I parleyed my curiosity in hardware into my first job. (My car-fixing skills alas didn't take me anywhere.) Hardware was fun for the first 10 years of my career, but now, well, it's just not interesting.

I played with Linux as well along the way, but I confess that too has dulled. Building your first machine is fun, building your 10th is less so.

The past couple years I've gone down the solar energy rabbit hole, and I'd love a wind turbine (but I just can't make the economic argument for having one.) If I do end up getting one, it'll be to prove to myself that it was a dumb idea all along.

In some ways we never stop tinkering. But the focus moves on to the next challenge.

> Building your first machine is fun, building your 10th is less so.

Building a Linux box led me back to Apple.

I had been using UNIX at home, school and work for several years, and decided it was time to build my 3rd Linux box. Went to CompUSA out of idle curiosity to see what equipment they had, and the only computer in the store with Internet access was a Mac.

I hadn't used a Mac since the SE/30 days, and I suddenly realized that the NeXT acquisition which I'd mostly ignored had changed everything. Why build a Linux box and be locked out of tools like Photoshop when I could have UNIX workstation that ran commercial software (for, admittedly, significantly more money).

Never looked back.

  • > Why build a Linux box and be locked out of tools like Photoshop

    That's what VMs are for. You're never really locked out. It may not make sense to go that way if Photoshop is THE thing you work with of course.

    > when I could have UNIX workstation that ran commercial software

    Because for lots of software MacOS is a second class system. Partially because there's just no way to test things on it without investing lots of money in hardware, so many people don't.
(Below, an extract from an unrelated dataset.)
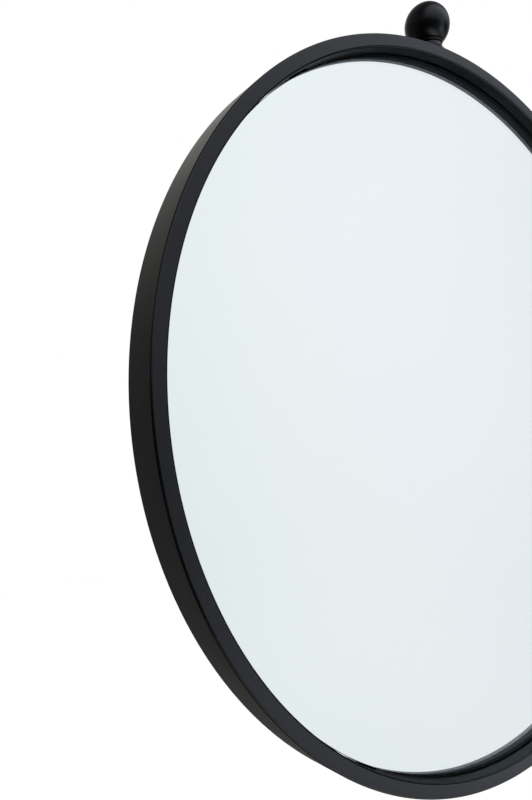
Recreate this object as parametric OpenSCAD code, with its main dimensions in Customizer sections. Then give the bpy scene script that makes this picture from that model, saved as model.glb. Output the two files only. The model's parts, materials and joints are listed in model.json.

    If you're doing lots of sysadmin / software maintenance style work, MacOS just provides unnecessary pain.

    • > That's what VMs are for.

      For me, the psychic angst of using Windows is much, much worse than any Mac-related inconvenience.

    • > If you're doing lots of sysadmin / software maintenance style work, MacOS just provides unnecessary pain.

      Amazingly a significant amount of the software that you use on a daily basis, perhaps unwittingly, is developed and maintained with macOS and Windows!

      3 replies →

    • Indeed, why get a lesser experience with Linux laptops, when I can use Apple and Microsoft platforms, and use Linux in a VM when I really need to.

      The Year of Linux Desktop is delivered on a desktop VM.

      1 reply →

I think the awkward part of your first post is that you appear to start with a value judgement that tinkering is for poor people who's time is worthless. That's not remotely fair to either poor people, or rich people who like to tinker. No one's time is worthless. Not your time. Not mine. It's all just time.

  • Fair enough, and no I didn't mean to impinge time is worthless. It's not the value of time that changes, but the amount of it you have.

    In a work context a shortage of time (more customers than you can handle) means you need to discriminate, which means you can't make everyone happy. Which usually means differentiating based on value. (Aka, you get more expensive. )

    For personal time you also become more discerning. Spend time with spouse, or build another computer, or lie under a car etc. Life has more demands, so there are more choices.

    Incidentally, one of those choices is to work less.

    The tinkering never goes away, but I prefer to tinker in profitable areas now. (I get to tinker for work.)